Lougheed created the Alberta Heritage Savings Trust Fund, which used natural resource royalties to fund infrastructure projects and services, and was often called the “father of modern Alberta.”

But even though he was willing to take on Ottawa to protect Alberta’s interests, Lougheed was known as a champion of national unity who played a crucial role in patriating the Canadian Constitution with an entrenched Charter of Rights in 1982.

This summer, the Institute for Research on Public Policy named Lougheed the best Canadian premier of the last four decades. He accepted the award at a June 6 ceremony in Calgary – his last major public appearance.

During last spring’s Alberta election, Lougheed publicly endorsed Premier Alison Redford, who has cited him as a role model and mentor.

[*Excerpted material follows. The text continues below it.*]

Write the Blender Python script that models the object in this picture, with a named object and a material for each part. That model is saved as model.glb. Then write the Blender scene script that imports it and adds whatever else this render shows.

Lougheed remained politically active after he left the premier’s office more than 25 years ago. He spoke out against Canada’s participation in the Kyoto accord, aimed at reducing global greenhouse gas emissions, and talked about the need to encourage bilingualism throughout the country.

Over the years, Lougheed was given numerous awards and commendations. He was named to the Order of Canada in 1987 and the Alberta Order of Excellence in 1989.

Many also remember Lougheed as a football player during his university years in the 1950s. He played for the Golden Bears while at the University of Alberta and later for the Edmonton Eskimos.

After he married Jeanne Rogers in 1952, the couple moved to Massachusetts and Lougheed obtained an MBA from Harvard University before heading back to Alberta.

Lougheed is survived by his wife, their four children and seven grandchildren.

“Our father’s charitable interests were many, and included sports, health, education, our parks and public spaces and our culture,” his family said Thursday night. “The Banff Centre and the Lougheed House Conservation Society were particularly special to him.”

The family said it will hold a private service for Lougheed, with a public memorial to follow.

“In lieu of flowers, any donations or volunteer actions that support his charitable interests would continue to fulfill his hopes and vision for Alberta and Canada,” the family said.